You have two routes which point to posts#show (you should be able to confirm this by running rake routes), and your link is using the wrong one.

When you call link_to('show', post) the URL of the link is generated by calling url_for(post) which (eventually, after passing through several other methods on the way) calls post_path(post). Since the route to posts#show that was created by your call to resources(:posts) is named post, that is the route that post_path generates.

You also currently have inconsistent routes for the show, update and destroy actions which will probably cause you problems later on.

You can fix this by changing your routes to the following:

resources :posts, :except => ['show', 'update', 'destroy']
get    'posts/:id/:slug' => 'posts#show', :as => 'post'
put    'posts/:id/:slug' => 'posts#update'
delete 'posts/:id/:slug' => 'posts#destroy'

Unfortunately you still can't use link_to('show', post) just yet, because it relies on being able to use post.to_param as the single argument needed to build a path to a post. Your custom route requires two arguments, an id and a slug.
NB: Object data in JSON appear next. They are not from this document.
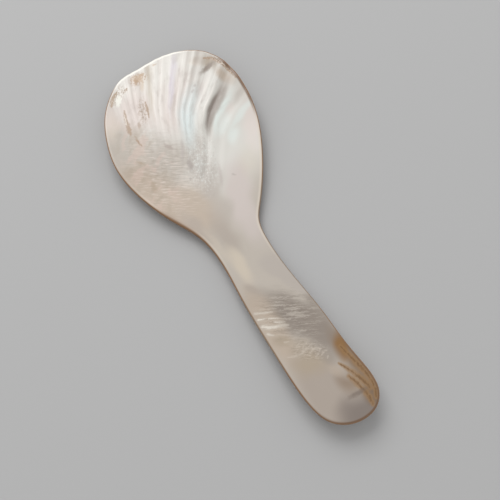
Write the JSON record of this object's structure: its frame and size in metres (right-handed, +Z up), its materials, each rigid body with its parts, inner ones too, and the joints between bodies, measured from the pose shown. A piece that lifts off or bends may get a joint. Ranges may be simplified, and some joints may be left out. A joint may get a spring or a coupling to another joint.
{
  "type": "shell rice paddle",
  "caption": "Rice paddle cut in one piece from a pearl shell valve: broad dished head with fanned folds, narrow throat and a flat handle with a round end.",
  "frame": {"origin": "middle of the footprint's box, on the surface that the paddle rests on", "axes": "+Z up, the hollow side of the shell; +Y along the paddle from the handle's end to the crown of the head; +X to the right, seen from above"},
  "size_m": [0.076, 0.2018, 0.0108],
  "materials": {
    "nacre": "polished mother-of-pearl"
  },
  "bodies": {
    "root": {"paddle": "nacre"}
  },
  "joints": []
}
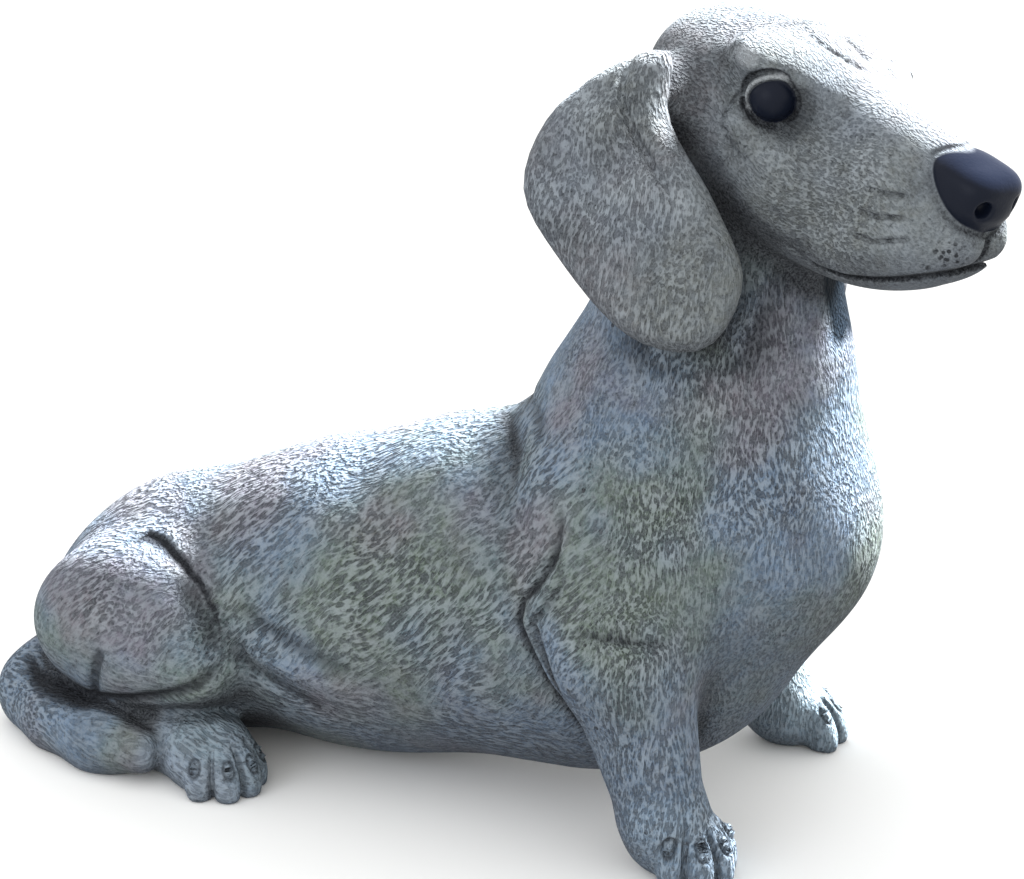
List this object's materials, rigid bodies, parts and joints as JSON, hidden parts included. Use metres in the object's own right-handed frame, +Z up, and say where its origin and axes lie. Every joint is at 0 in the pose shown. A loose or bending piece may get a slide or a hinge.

So now your link code will need to look like this:

link_to 'show', post_path(post.id, post.slug)

You can get around that problem by defining your own post_path and post_url helpers in app/helpers/posts_helper.rb:

module PostsHelper
  def post_path(post, options={})
    post_url(post, options.merge(:only_path => true))
  end

  def post_url(post, options={})
    url_for(options.merge(:controller => 'posts', :action => 'show',
                          :id => post.id, :slug => post.slug))
  end
end

Which means we're finally able to use:

link_to 'show', post

If that all seems like too much work, a common alternative is to use URLs that look more like posts/:id-:slug, in which case you can stick with the standard RESTful routes and just override the to_param method in your Post class:

def to_param
  "#{id}-#{slug}"
end

You'll also need to do a little bit of work splitting up params[:id] into an ID and a slug before you can look up the relevant instance in your show, edit, update and destroy controller actions.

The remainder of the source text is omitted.